### What the task asks
Look through the listing for the word "shows". Copy each line that has it.

━━━ Dataset rows ━━━

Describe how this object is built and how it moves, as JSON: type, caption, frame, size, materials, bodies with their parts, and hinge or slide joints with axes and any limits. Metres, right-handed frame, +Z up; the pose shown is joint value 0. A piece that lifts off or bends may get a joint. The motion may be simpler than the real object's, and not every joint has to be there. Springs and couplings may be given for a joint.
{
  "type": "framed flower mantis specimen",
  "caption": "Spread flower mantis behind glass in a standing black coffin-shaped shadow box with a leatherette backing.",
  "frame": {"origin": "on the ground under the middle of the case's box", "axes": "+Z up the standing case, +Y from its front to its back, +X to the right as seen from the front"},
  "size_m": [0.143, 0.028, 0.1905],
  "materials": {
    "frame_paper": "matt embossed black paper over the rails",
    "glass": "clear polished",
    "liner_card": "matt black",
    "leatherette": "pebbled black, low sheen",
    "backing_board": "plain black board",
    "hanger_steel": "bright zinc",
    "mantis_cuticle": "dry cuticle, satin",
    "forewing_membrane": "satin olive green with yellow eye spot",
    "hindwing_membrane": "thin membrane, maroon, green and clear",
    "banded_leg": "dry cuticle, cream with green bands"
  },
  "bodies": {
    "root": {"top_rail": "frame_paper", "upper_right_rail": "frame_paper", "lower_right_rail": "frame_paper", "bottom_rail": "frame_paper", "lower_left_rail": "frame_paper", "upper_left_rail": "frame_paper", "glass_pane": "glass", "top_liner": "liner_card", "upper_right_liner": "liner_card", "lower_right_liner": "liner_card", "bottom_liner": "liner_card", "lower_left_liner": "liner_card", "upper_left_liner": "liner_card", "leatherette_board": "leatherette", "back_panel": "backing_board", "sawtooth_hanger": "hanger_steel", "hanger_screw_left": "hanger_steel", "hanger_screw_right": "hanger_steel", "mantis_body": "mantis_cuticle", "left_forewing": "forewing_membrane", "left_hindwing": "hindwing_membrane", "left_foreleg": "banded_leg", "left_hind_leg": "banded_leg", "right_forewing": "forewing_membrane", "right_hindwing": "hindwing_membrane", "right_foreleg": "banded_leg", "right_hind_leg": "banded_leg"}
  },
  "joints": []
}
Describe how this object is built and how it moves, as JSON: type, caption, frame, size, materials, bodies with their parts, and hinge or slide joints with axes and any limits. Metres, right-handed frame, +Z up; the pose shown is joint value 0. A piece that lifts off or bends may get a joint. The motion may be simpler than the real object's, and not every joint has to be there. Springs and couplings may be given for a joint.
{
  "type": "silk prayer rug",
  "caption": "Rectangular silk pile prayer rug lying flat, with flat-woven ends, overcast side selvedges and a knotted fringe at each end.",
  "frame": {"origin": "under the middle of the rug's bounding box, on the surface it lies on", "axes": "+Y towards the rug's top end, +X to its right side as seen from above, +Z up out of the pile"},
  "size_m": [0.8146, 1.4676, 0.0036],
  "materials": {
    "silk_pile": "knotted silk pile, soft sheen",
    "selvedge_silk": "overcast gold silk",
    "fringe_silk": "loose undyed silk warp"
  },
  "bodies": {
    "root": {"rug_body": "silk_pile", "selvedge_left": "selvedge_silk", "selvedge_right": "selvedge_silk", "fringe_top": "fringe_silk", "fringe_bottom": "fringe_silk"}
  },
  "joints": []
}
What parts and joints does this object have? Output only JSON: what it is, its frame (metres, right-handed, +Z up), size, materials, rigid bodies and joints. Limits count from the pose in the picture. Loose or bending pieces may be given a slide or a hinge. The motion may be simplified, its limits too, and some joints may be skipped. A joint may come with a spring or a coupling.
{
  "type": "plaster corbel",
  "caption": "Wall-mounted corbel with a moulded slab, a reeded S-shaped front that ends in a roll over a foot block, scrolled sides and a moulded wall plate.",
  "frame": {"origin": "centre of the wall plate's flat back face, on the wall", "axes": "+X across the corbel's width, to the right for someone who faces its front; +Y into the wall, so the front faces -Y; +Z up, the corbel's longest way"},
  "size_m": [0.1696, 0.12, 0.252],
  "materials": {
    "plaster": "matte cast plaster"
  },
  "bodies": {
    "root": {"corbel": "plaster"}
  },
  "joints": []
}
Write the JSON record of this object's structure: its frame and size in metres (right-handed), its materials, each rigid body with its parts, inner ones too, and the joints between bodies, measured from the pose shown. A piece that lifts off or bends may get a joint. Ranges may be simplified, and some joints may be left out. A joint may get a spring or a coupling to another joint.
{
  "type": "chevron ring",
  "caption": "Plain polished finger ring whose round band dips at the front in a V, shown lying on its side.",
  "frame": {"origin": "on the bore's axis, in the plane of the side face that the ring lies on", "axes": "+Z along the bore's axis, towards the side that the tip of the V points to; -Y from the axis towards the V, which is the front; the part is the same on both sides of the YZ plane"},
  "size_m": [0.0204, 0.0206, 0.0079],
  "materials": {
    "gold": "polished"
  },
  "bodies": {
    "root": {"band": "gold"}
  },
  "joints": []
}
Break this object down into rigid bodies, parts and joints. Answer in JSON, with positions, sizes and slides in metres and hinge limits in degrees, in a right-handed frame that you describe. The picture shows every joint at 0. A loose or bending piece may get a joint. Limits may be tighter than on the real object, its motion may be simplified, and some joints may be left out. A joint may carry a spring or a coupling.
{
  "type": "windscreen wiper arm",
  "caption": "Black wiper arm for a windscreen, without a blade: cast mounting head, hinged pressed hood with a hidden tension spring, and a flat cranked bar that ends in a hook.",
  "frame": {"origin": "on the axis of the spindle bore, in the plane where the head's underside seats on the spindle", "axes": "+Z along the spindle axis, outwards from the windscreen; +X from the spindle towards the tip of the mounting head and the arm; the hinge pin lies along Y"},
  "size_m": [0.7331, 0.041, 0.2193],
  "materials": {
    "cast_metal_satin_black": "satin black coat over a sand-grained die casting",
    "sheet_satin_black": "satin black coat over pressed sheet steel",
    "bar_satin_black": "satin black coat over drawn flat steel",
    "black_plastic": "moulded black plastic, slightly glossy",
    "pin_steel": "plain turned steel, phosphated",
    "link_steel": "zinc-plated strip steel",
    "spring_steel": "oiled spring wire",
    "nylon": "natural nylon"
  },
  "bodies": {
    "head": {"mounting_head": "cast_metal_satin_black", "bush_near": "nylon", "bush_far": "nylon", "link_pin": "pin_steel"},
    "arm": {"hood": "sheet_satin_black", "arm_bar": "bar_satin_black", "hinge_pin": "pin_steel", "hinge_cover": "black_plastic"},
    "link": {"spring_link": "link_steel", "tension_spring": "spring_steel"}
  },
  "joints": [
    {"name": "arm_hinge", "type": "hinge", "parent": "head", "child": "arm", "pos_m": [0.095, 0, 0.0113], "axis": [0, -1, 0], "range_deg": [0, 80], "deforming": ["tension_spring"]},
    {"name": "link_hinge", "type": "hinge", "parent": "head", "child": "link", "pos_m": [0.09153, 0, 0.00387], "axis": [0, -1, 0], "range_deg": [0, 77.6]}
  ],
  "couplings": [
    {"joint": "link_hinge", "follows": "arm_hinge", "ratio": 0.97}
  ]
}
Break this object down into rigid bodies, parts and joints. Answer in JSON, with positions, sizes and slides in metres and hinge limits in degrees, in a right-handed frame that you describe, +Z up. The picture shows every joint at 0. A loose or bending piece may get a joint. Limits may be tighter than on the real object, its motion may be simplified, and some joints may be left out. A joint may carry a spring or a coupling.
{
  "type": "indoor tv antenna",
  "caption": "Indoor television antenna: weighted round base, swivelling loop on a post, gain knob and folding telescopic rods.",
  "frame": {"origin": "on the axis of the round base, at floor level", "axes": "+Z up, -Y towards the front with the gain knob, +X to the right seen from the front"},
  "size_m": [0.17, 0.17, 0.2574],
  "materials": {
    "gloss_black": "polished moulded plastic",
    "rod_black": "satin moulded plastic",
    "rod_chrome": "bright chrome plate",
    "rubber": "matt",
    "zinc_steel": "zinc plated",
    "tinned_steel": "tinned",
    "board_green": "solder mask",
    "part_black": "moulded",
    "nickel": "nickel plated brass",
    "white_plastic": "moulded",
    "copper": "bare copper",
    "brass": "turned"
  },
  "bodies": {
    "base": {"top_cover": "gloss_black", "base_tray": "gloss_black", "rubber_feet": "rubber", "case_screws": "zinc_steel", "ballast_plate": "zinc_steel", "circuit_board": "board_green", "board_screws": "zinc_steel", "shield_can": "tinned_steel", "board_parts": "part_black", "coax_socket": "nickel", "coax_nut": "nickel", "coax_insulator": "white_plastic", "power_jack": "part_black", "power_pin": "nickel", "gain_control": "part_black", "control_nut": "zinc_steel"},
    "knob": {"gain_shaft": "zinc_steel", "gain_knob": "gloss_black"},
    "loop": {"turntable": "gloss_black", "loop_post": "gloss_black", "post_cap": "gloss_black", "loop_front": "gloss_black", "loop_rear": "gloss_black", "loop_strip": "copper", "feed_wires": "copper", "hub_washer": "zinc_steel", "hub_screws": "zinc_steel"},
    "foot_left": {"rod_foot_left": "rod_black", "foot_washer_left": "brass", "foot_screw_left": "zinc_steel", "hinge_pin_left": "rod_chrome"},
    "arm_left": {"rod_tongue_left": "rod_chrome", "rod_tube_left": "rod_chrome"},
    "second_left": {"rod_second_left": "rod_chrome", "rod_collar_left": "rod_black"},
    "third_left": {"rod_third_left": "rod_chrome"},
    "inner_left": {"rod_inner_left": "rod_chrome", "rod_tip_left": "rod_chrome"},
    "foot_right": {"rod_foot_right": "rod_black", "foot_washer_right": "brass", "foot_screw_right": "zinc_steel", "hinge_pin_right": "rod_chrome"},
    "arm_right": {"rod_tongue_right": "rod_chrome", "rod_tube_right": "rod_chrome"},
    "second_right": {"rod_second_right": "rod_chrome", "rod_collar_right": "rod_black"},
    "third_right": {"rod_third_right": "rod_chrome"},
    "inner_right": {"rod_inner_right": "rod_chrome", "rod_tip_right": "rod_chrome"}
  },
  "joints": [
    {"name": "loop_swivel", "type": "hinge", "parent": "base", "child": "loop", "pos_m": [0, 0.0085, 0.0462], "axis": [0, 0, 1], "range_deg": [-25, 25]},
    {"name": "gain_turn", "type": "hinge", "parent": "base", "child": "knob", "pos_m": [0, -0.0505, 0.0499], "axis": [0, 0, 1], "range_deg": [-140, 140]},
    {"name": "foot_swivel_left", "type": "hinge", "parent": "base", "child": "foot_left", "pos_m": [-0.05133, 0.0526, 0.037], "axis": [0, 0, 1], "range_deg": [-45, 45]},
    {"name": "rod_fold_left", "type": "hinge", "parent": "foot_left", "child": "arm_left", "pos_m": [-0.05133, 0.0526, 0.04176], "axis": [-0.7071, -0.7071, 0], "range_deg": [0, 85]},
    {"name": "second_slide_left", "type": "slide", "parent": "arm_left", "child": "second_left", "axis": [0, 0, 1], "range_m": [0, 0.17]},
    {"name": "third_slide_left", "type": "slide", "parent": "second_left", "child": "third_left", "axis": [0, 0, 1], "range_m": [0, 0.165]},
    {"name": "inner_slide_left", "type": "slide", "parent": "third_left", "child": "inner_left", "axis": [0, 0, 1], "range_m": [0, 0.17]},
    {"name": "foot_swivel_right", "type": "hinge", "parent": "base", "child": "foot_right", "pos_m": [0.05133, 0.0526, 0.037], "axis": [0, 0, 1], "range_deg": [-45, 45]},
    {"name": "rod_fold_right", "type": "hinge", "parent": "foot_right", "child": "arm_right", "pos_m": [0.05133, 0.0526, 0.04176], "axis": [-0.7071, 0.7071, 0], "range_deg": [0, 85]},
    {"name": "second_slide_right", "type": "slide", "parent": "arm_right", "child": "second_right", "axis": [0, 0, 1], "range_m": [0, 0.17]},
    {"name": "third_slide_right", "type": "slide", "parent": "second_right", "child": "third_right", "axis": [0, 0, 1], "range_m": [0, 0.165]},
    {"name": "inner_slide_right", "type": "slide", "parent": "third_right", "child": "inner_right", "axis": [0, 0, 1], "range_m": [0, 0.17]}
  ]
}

━━━

### Expected answer
Break this object down into rigid bodies, parts and joints. Answer in JSON, with positions, sizes and slides in metres and hinge limits in degrees, in a right-handed frame that you describe. The picture shows every joint at 0. A loose or bending piece may get a joint. Limits may be tighter than on the real object, its motion may be simplified, and some joints may be left out. A joint may carry a spring or a coupling.
Break this object down into rigid bodies, parts and joints. Answer in JSON, with positions, sizes and slides in metres and hinge limits in degrees, in a right-handed frame that you describe, +Z up. The picture shows every joint at 0. A loose or bending piece may get a joint. Limits may be tighter than on the real object, its motion may be simplified, and some joints may be left out. A joint may carry a spring or a coupling.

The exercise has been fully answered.